Worker organizing accelerates. The 2024-2025 tech-worker organizing wave (smaller and more decentralized than industrial labor movements but real) will likely accelerate. Expect more tech workers to organize around AI-displacement protections, severance standards, and retraining benefits. The major tech unions (CWA-affiliated organizing efforts at Apple, Amazon, Google) will likely add AI-related demands to their contract negotiations.
Frequently Asked Questions
Is Cloudflare’s announcement really about AI or is the company struggling?
Genuinely about AI based on the Q1 financials. Cloudflare reported revenue growth of 34% YoY, beat analyst expectations, and raised full-year guidance. This isn’t a struggling company shedding headcount due to financial pressure. The AI-productivity framing is direct and credible. Whether other companies citing AI for layoffs are similarly credible is a separate question that requires looking at their specific financials.
What roles at Cloudflare were most affected?
Per Prince’s memo, the cuts hit parts of engineering, HR, finance, and marketing where AI agents have substantially scaled productivity. Customer-facing sales roles and senior engineering positions appear to be relatively less affected. The pattern suggests that work which is structured, repeatable, and amenable to AI automation is most exposed; work which requires complex human judgment or relationship-building is less exposed.
How does this compare to what the FAANG companies have done?
Cloudflare cut 20% of its workforce; FAANG companies have cut 3-5% over the past 18 months and rarely cited AI explicitly as the reason. The difference is partly company size (Cloudflare is meaningfully smaller, so a 20% reduction is structurally easier to absorb) and partly cultural (FAANG companies have been more cautious about explicit AI-replacement framing). The trajectory may converge over time as the AI productivity story becomes harder to avoid.
Should tech workers be panicking?
No, but the labor market signal is real and worth taking seriously. The realistic posture: assume your role has more AI exposure than you might prefer; develop AI fluency that makes you the AI manager rather than the AI replaced; build skills and relationships that AI can’t easily replicate; maintain a stronger emergency fund than you would have considered necessary five years ago. None of these are panic responses — they’re prudent updates given the changed labor market.

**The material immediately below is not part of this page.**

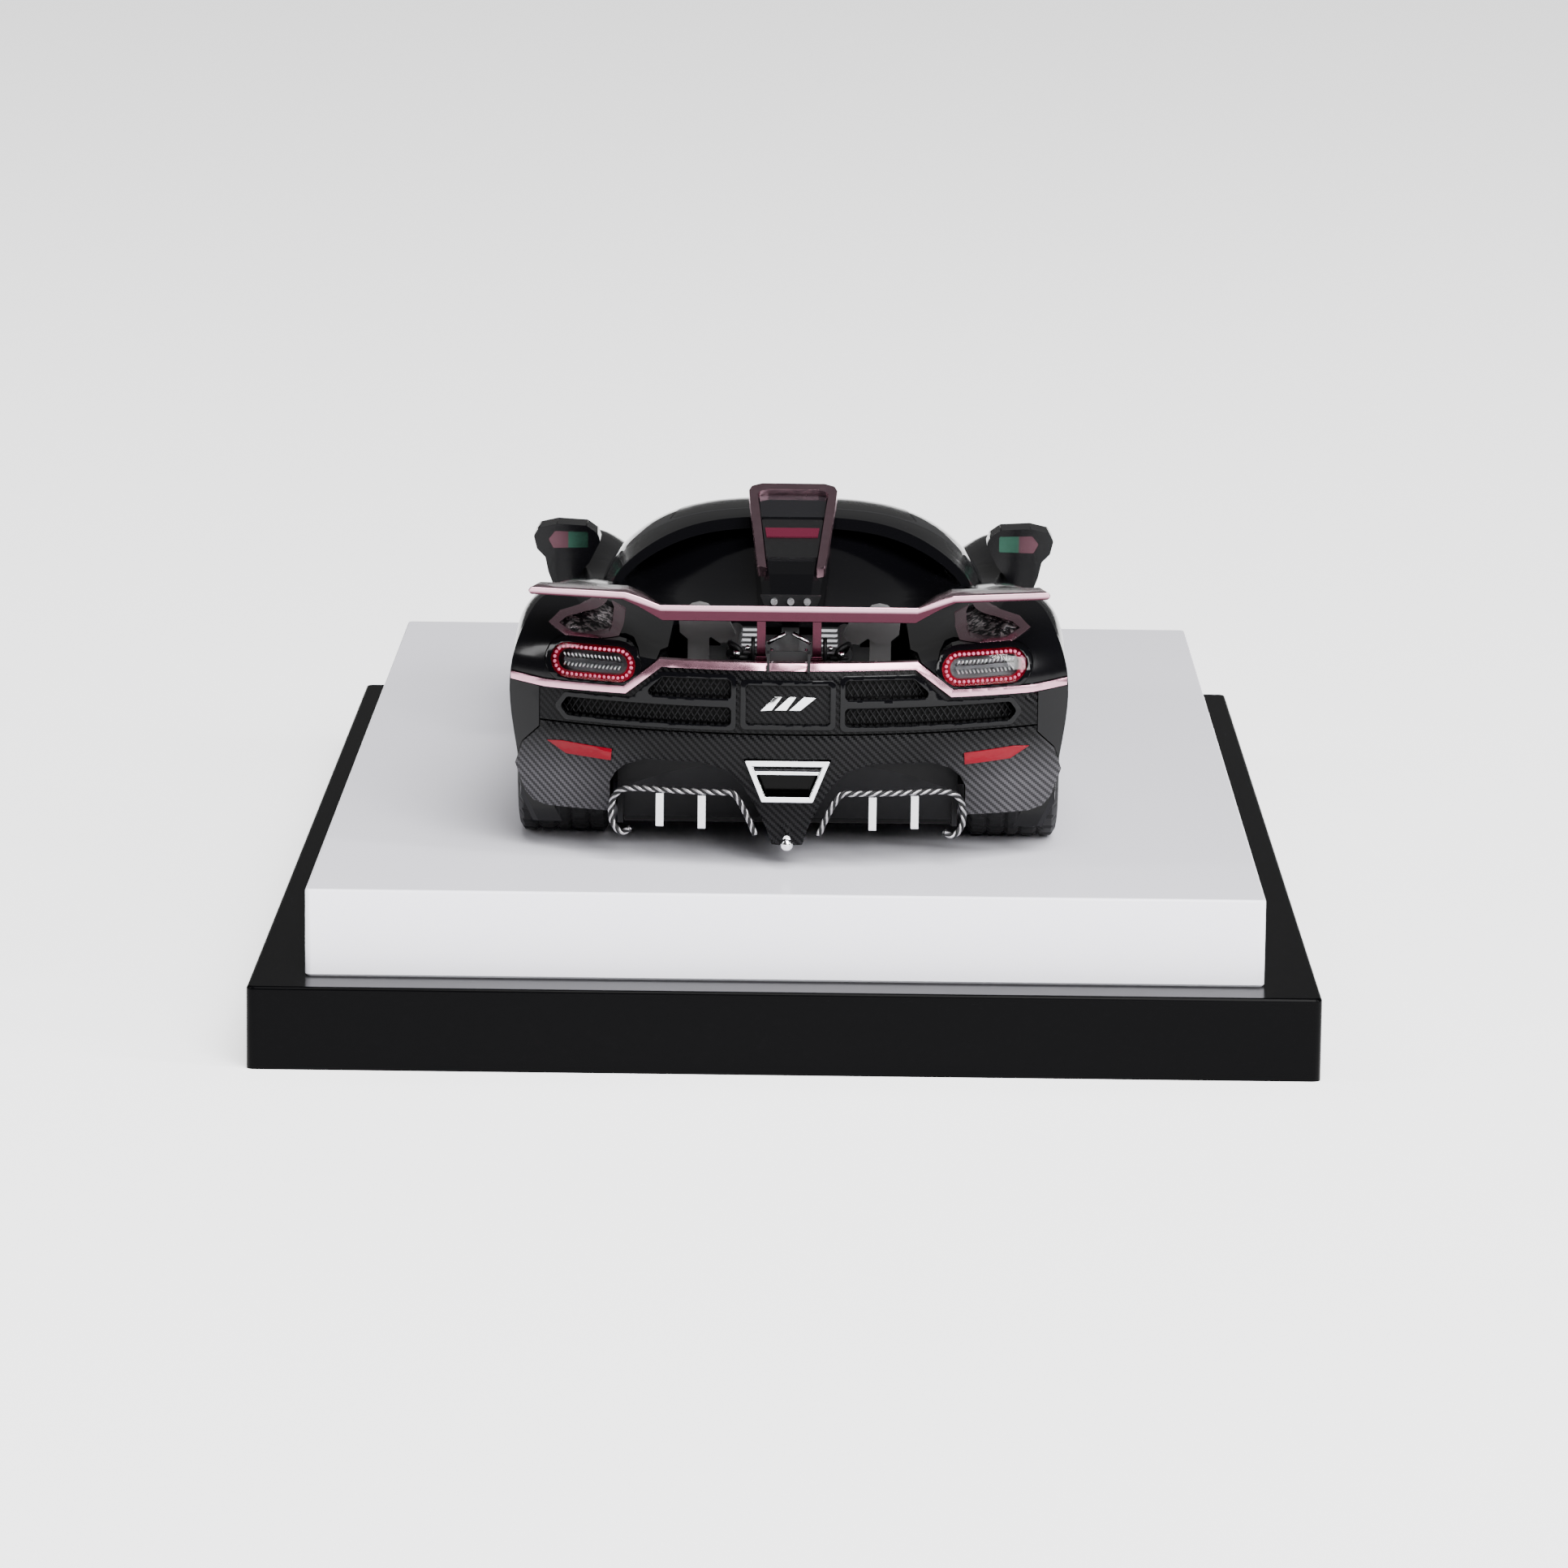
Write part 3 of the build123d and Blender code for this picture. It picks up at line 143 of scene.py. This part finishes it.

What does this mean for early-career tech workers?
The early-career tech labor market has been visibly tighter through 2024-2026. Cloudflare’s announcement reinforces the trend. Routine entry-level work — junior software engineering, basic data analysis, entry-level marketing operations — is most directly affected by AI productivity. The realistic path forward for early-career workers: gain AI-fluency early, focus on roles that combine technical capability with relationship/judgment work, and consider career paths that intersect with traditional industries adopting AI rather than purely AI-native tech roles.
Is the 600% AI usage increase verifiable or marketing spin?
Cloudflare hasn’t published the underlying data, so the specific 600% number isn’t independently verifiable. But the trajectory is plausible. Companies that have integrated AI agents at scale through 2024-2026 do typically see 5-10x increases in AI tool usage in 90-day windows as adoption spreads through teams. Cloudflare’s specific number may be optimistic but the order of magnitude is consistent with the general pattern.